Work instructions:
Nothing but the lines from the one containing "Reconstruct the object" through the last line should be written out, please, exactly as they stand.
start Supplied records
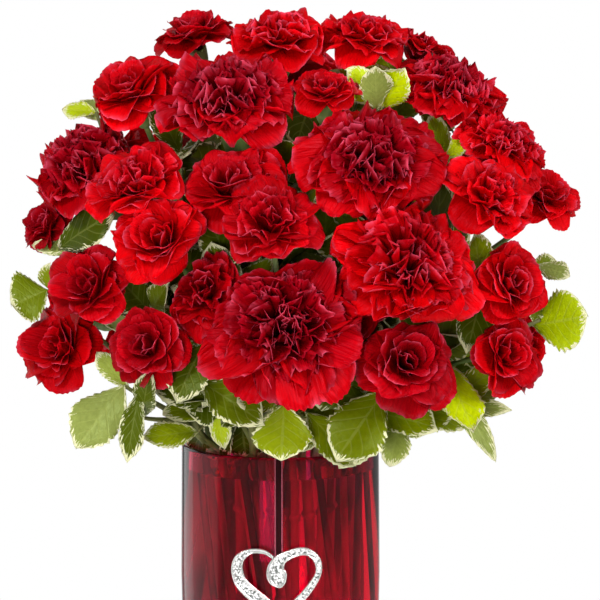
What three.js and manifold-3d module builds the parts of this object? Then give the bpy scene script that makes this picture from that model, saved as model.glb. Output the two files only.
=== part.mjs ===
// Red carnations in a glass vase. Millimetres, +Z up, origin at the centre of the vase's foot.
// Large carnations stand on a stem each, mini carnations share forked spray stems, and variegated
// pittosporum fills the gaps. The vase holds water, and a heart charm hangs on its front.
import * as THREE from "three";
import { mergeVertices } from "three/addons/utils/BufferGeometryUtils.js";
import Module from "manifold-3d";

const wasm = await Module();
wasm.setup();

// The vase and its water
const VASE_RADIUS = 51;
const VASE_HEIGHT = 152;
const VASE_SIDES = 28;
const WALL = 3.4;
const FLOOR = 9;
const BELLY_LEVEL = 85;
const WATER_DEPTH = 131;
const GAP = 0.3;

// Petals, and the room that neighbouring blooms leave each other
const SHEET = 1.1;
const CELL_GAP = 0.5;
const SQUEEZE = 7;
const MOUTH = { large: 6.5, mini: 4.2 };
const CALYX = { large: 19, mini: 11 };

// Radii of a large carnation's stem, a spray's stem and twig, and a leafy sprig's stem
const LARGE_STEM = 2.3;
const SPRAY_STEM = 1.9;
const TWIG = 1.35;
const SPRIG_STEM = 2;
const SHOOT_RADII = [1.8, 1.6, 1.4];

// How stems stand: the ring that they pass the mouth in, and how they lean across under water
const RIM_LEVEL = VASE_HEIGHT - 6;
const SLOT_RING = 37;
const SLOT_SPACING = 17;
const FOOT_TURN = 0.45;
const FOOT_SHRINK = 0.8;
const CROSSING = 5.2;
const SPRAY_FORK = 0.45;
const SPRIG_FORK = 0.3;
const FORK_STEP = 3.5;

// Leaves: a blade's thickness and arch, the step between two on a shoot, and how many a shoot keeps
const LEAF_THICK = 0.8;
const ARCH = 0.25;
const ROOT_STEP = 3.5;
const GOLDEN = 2.39996;
const LEAF_TRIES = 9;
const LEAVES_KEPT = 3;
const SETBACKS = [0, 0.1, 0.2, 0.3];
const SHIFTS = [[0, 0], [6, 0], [-6, 0], [0, 6], [0, -6], [12, 0], [-12, 0], [0, 12], [0, -12]];

// The charm and the ribbon that it hangs on
const CHARM_THICK = 1.6;
const CHARM_RIDGE = 0.7;
const RIBBON_WIDTH = 2.8;
const RIBBON_THICK = 0.9;
const RIBBON_TAIL = 11;

// The photograph's camera, which turns a place in the picture and a depth into a place on the bouquet
const CAMERA_DISTANCE = 1200;
const CAMERA_PITCH = THREE.MathUtils.degToRad(6.3);
const PICTURE_CENTRE = 300;
const MM_PER_PIXEL = 0.5075;
const AIM = new THREE.Vector3(10, 0, VASE_HEIGHT + 72.5);

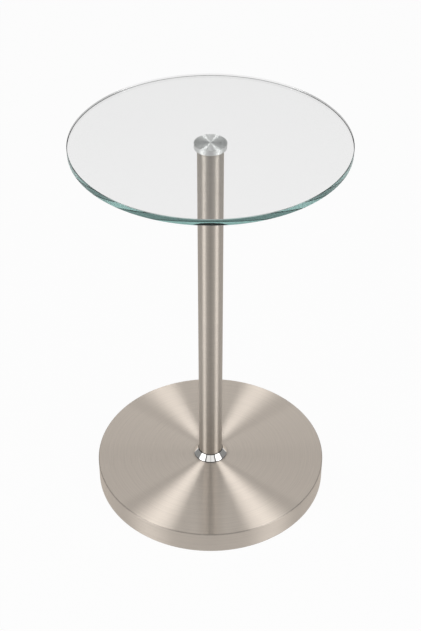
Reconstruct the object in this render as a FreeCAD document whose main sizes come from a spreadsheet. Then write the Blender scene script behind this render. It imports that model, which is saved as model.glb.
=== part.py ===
end Supplied records
Task solution:
Reconstruct the object in this render as a FreeCAD document whose main sizes come from a spreadsheet. Then write the Blender scene script behind this render. It imports that model, which is saved as model.glb.
=== part.py ===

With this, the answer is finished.